Treating thrush over and over? Maybe it's Raynaud's.
If you have a burning pain with breastfeeding, you may have tried treating yourself and your baby for thrush.
But if you’ve been treating it with effective treatments for a while and your pain hasn’t improved, it might be time to consider whether it’s thrush after all. It might be a relatively common condition called Raynaud’s vasospasm of the nipple.
Raynaud’s is a sudden constriction of blood vessels which limits blood flow and causes color changes. It’s thought that up to 20% of women of childbearing age may experience Raynaud’s. Because the burning pain of thrush and Raynaud’s is similar, they are easily confused, and mothers are sometimes treated repeatedly for thrush when the culprit is Raynaud’s.
Typical symptoms in breastfeeding are:
- A burning pain, felt during and sometimes after the feeding, that isn’t improved by correcting the latch. This pain is similar to the burning pain experienced by mothers with thrush.

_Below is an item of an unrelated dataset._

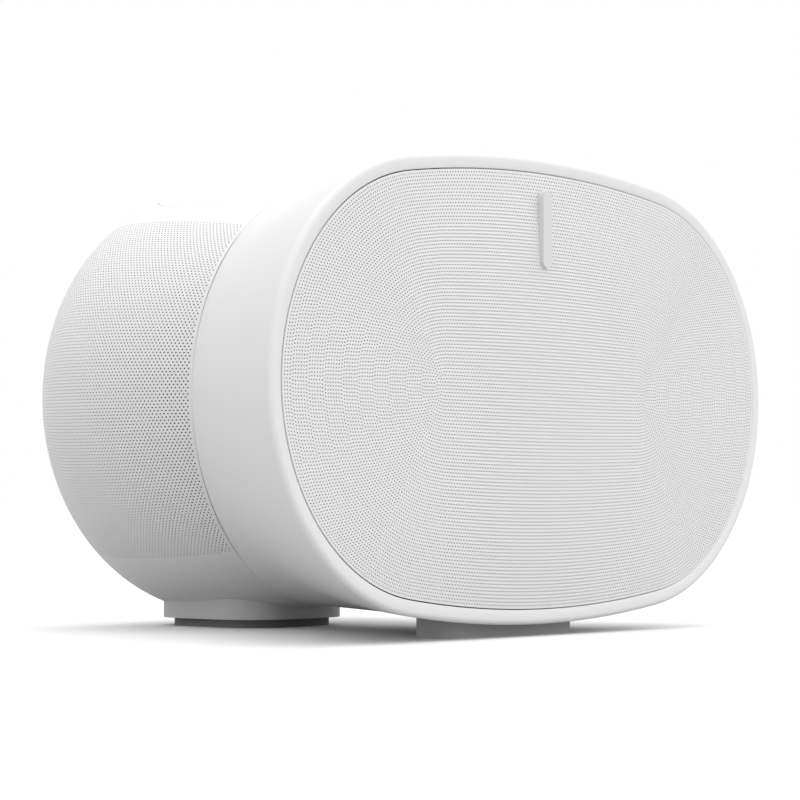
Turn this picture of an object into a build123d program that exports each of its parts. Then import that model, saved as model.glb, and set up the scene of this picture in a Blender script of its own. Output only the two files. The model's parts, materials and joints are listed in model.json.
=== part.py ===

- Nipples that turn white, blue, or red (or some combination of these colors) after or in between feedings, especially when exposed to cold air.
- For some women (but not all), the symptoms start during pregnancy. And for some women, a similar reaction occurs in their hands or feet when exposed to cold.
Raynaud’s is seen more often in women who have autoimmune diseases such as rheumatoid arthritis, and symptoms may be more common during colder times of the year.
Before you suspect that Raynaud’s may be the cause of your pain, make sure that your baby’s latch is good. A poor latch is the most common cause of pain with breastfeeding, and compression of the nipple can cause it to blanch after a feeding. To make sure that the latch is good, have a lactation consultant or another person who is very skilled at helping achieve a good latch help you get the baby on the breast well. There are many causes of breastfeeding pain (shallow latch, tongue tie, blebs), and a good breastfeeding support person will run through them with you.
The symptoms of Raynaud’s often go away on their own - by about 10 weeks postpartum, according to Dr. Jack Newman. If they don’t, there are treatments for Raynaud’s which appear to be effective. Here are some treatment options:
- Reduce exposure of the nipple to cold, as cold often triggers a painful reaction. When the nipple comes out of the baby’s mouth, use a dry warm compress - even your hand or arm, if it’s warm - to reduce the cold shock. Some mothers report an improvement in symptoms when the weather becomes warmer.
- Avoid nicotine and vasoconstrictive drugs.
- B6 and/or magnesium supplements.
- A low dose prescription for Nifedipene, a medication considered “usually compatible with breastfeeding” by the American Academy of Pediatrics.
- It’s possible to have both Raynaud’s and thrush, so if you haven’t treated for thrush it’s worth considering as well.
If you’d like to seek help from your physician, you may want to print out studies from Pediatrics and Obstetrics and Gynecology, and the Journal of Human Lactation which discusses treatment with Nifedipene.
This information is presented for educational purposes, and should not substitute for medical advice from your healthcare provider.